Autre impératif : « clarifier la notion de droits et devoirs pour les publics d'insertion ». Le retour au travail doit assurer aux publics en insertion un statut, une reconnaissance et des droits à la retraite, a insisté Martin Hirsch. Par ailleurs, pour les jeunes sans allocation, sans formation et sans travail, un contrat allouant des revenus réguliers pourrait être proposé en contrepartie d'un engagement d'accepter formations et emplois.
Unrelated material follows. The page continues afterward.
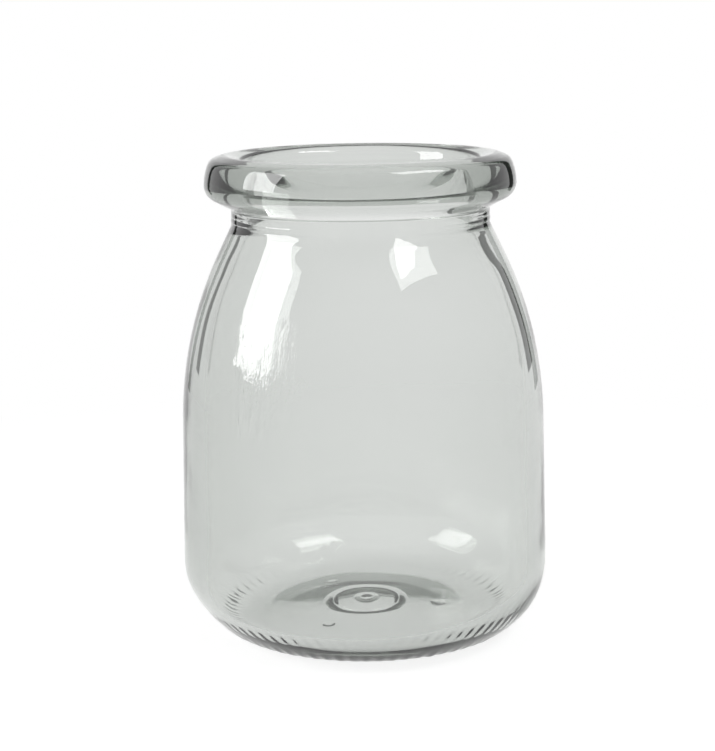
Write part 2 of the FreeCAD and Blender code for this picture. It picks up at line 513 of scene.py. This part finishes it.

Symétriquement, il faut « faire entrer dans une logique de droits et devoirs les employeurs ». Trois critères permettraient d'évaluer l'effort des entreprises : l'embauche de personnes en difficulté, la contribution à leur formation et la politique d'achat ou de sous-traitance avec des acteurs de l'insertion.
L'ancien président d'Emmaüs France souhaite enfin « que les réformes réservent systématiquement une part de financement à l'évaluation » et soient expérimentées, comme cela est fait pour le RSA.
(1) Dans le quotidien Libération du 21 janvier, Martin Hirsch et Etienne Grass, rapporteur de la commission « Familles, vulnérabilité, pauvreté », annoncent qu'ils proposeront « le mois prochain » un « Livre vert » qui « présentera de façon transparente le dispositif ».